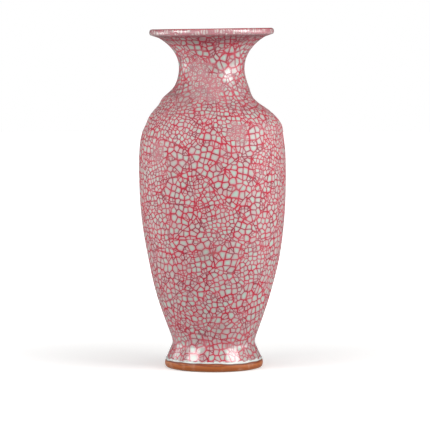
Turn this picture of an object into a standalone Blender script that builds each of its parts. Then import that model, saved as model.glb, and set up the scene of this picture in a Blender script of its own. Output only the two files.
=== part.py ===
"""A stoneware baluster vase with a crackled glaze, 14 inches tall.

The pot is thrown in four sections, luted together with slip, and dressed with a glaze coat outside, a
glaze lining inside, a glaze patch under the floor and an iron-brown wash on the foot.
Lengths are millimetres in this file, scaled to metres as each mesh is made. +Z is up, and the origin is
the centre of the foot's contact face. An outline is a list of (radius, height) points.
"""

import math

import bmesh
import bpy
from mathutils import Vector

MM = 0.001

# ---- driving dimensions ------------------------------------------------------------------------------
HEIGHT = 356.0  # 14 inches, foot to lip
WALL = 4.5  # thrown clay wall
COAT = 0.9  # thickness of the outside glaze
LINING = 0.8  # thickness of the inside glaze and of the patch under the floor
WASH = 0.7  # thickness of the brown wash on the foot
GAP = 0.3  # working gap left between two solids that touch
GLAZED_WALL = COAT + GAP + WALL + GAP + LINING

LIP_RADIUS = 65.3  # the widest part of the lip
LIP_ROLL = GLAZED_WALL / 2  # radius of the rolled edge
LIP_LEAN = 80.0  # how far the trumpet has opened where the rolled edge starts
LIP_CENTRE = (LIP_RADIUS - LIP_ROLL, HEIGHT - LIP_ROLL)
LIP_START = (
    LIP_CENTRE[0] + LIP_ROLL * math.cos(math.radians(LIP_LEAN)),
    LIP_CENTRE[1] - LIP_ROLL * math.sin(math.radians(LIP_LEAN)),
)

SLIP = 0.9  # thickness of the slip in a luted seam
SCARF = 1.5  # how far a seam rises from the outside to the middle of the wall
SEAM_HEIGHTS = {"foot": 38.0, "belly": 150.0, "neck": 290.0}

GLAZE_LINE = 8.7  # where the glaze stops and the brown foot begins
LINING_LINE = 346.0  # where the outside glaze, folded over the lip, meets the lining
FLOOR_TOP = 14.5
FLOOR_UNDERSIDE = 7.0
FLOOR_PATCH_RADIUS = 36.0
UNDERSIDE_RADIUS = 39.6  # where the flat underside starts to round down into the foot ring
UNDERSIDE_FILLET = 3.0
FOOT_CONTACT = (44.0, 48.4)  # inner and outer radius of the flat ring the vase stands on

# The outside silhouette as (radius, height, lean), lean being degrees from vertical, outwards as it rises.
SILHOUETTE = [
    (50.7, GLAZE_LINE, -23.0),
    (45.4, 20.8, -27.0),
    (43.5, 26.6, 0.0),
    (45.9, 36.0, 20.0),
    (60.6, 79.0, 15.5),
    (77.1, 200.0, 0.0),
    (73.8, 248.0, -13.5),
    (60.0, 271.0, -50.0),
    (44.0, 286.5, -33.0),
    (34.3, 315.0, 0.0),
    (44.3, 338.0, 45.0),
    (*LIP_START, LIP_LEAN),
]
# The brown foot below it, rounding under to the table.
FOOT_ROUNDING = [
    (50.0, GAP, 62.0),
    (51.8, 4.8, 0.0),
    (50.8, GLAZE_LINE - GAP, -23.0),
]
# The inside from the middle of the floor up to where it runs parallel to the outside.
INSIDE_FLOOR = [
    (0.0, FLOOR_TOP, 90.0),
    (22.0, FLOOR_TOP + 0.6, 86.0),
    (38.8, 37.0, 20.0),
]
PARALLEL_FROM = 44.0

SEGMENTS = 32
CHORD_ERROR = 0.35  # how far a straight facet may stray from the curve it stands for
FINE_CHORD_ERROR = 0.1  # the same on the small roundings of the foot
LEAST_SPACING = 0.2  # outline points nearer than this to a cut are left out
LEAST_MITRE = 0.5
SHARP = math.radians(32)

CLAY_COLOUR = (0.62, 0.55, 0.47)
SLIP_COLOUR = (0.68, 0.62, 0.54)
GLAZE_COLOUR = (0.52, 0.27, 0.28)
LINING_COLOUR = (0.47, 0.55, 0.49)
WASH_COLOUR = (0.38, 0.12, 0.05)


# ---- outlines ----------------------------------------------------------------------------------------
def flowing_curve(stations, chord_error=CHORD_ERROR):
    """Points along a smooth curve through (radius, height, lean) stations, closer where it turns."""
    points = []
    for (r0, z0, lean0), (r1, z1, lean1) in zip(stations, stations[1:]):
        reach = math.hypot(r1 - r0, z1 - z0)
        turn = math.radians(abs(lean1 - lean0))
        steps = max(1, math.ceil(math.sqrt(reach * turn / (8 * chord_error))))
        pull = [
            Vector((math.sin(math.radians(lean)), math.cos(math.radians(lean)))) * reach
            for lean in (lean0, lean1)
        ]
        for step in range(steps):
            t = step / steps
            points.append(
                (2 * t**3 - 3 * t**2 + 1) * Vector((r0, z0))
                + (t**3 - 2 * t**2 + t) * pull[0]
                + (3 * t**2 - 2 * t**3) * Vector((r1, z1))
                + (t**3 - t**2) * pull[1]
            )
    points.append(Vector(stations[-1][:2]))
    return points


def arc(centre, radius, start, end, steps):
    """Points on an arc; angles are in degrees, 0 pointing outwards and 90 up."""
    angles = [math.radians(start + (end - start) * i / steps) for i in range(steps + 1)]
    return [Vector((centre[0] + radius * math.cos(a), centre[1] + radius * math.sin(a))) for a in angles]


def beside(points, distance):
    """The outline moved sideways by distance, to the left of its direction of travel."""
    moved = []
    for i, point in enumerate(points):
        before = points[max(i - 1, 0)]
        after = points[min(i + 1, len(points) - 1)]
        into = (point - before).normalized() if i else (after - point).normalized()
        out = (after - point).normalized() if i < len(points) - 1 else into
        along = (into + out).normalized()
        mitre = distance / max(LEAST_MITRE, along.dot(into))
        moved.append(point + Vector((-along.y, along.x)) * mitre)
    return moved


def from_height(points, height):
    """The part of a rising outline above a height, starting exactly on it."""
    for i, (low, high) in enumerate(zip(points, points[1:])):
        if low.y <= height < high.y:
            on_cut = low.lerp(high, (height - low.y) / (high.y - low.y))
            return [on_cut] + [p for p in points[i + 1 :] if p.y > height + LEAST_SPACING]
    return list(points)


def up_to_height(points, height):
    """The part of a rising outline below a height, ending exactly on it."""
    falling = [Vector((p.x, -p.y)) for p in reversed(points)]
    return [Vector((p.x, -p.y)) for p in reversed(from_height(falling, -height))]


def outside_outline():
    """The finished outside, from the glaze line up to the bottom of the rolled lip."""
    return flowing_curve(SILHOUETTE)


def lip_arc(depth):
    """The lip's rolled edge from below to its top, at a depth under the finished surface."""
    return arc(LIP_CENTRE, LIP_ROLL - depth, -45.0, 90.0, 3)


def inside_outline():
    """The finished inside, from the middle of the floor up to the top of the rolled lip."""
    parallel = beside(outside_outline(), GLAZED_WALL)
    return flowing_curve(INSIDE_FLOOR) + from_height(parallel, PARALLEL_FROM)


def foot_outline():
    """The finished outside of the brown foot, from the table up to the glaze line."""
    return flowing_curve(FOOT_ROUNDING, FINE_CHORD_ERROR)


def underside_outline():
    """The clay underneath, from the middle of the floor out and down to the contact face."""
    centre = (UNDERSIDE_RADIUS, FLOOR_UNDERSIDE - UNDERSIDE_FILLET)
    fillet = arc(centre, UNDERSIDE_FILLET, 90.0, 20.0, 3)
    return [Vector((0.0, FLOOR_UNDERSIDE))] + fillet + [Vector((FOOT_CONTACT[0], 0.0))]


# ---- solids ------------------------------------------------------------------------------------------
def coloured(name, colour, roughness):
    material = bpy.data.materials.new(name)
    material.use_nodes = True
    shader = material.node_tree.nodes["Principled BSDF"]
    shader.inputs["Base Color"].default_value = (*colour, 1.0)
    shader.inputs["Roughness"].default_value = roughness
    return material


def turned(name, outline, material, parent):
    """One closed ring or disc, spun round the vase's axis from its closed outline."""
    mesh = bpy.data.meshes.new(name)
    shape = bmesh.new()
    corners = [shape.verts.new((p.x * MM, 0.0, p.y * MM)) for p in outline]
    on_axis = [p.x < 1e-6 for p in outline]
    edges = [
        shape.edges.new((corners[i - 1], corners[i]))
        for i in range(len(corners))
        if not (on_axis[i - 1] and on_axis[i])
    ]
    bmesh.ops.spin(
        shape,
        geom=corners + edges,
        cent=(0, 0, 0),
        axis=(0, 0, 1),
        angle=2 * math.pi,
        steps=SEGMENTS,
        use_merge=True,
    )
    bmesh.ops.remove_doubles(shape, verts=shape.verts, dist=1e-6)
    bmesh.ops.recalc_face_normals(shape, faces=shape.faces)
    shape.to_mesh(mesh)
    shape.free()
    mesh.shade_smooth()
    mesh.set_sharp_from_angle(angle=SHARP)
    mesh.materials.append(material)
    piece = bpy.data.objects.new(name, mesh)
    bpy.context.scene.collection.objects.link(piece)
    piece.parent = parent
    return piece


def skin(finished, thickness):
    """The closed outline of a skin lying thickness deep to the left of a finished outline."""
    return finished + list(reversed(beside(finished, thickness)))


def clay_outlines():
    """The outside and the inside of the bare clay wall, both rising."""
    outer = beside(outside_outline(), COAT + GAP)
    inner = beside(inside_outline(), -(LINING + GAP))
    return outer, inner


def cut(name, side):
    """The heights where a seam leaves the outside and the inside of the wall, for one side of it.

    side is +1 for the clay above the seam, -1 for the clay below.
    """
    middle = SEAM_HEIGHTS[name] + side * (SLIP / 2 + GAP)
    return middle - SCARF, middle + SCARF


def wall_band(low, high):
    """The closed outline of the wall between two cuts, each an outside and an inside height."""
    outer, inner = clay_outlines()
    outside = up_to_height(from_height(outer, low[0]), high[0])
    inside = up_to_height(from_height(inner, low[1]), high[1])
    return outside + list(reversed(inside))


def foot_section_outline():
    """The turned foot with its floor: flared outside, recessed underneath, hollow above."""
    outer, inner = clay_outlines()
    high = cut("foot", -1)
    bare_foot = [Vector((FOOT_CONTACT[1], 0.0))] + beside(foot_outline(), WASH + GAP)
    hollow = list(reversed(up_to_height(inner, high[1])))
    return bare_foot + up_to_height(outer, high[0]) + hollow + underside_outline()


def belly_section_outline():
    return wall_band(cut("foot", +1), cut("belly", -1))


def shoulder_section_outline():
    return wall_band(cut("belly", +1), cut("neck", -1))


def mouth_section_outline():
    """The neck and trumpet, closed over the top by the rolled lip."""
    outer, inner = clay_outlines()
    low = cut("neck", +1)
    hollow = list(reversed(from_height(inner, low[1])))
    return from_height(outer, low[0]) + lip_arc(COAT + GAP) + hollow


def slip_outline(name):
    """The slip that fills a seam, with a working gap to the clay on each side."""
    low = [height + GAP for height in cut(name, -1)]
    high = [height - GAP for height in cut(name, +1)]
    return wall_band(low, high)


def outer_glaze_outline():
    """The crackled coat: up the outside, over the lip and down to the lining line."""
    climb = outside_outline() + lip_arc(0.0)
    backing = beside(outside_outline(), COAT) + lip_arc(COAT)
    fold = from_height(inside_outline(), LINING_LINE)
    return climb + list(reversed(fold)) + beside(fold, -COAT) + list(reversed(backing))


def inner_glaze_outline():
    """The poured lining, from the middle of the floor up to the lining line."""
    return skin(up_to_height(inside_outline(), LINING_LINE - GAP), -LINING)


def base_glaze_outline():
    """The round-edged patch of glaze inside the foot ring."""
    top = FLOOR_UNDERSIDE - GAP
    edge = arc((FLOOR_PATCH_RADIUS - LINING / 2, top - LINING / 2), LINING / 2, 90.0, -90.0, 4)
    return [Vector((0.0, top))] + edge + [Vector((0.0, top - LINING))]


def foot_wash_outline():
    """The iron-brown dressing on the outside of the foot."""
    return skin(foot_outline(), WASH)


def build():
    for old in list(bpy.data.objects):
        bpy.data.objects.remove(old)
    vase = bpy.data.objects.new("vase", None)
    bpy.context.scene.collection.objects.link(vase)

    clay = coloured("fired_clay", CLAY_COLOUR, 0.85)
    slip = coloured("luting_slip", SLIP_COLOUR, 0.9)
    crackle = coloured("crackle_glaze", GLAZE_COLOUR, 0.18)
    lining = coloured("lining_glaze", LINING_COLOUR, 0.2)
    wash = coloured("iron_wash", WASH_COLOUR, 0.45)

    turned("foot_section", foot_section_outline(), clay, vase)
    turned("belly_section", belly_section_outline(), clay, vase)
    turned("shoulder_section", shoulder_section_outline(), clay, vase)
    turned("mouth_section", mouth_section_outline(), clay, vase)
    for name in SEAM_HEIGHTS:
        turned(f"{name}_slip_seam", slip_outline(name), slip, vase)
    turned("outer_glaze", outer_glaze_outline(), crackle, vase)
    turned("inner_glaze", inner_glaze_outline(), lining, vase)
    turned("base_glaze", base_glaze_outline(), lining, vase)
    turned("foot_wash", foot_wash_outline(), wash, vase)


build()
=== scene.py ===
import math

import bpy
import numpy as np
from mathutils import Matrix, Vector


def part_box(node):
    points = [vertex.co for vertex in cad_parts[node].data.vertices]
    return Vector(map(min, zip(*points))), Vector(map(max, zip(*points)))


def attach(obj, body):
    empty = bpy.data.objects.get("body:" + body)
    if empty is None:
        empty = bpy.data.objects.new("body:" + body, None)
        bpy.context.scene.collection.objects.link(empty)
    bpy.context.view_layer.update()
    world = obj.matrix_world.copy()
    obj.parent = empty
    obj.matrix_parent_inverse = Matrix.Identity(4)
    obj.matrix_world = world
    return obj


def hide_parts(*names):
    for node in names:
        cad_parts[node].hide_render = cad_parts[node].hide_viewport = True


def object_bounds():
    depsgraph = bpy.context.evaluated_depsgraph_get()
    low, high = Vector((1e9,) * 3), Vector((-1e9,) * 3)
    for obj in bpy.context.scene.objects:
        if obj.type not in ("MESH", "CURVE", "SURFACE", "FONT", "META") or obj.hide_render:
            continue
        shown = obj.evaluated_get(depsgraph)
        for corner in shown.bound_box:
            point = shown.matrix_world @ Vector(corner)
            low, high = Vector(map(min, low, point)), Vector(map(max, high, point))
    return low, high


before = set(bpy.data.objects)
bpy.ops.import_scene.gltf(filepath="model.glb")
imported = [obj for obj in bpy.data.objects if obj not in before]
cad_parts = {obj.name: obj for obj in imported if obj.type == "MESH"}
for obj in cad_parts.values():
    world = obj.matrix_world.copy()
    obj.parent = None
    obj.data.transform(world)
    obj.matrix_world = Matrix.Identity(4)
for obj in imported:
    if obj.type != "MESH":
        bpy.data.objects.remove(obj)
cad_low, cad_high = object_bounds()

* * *

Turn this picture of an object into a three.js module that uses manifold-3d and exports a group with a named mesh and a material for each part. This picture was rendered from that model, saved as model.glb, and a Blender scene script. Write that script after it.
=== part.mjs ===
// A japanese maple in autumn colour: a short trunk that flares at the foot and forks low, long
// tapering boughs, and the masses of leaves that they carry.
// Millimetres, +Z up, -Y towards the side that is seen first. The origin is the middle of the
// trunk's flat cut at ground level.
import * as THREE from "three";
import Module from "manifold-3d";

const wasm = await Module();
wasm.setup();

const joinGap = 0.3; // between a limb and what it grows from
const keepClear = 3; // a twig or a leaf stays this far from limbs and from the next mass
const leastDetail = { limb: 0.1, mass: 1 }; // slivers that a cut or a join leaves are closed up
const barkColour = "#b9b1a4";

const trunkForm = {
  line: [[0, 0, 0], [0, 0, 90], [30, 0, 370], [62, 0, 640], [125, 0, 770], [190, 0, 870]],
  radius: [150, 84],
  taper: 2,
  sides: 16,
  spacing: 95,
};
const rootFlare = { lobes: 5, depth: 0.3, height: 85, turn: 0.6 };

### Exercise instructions
State how many lines of the data include the word "names", with nothing else.

### Exercise response
2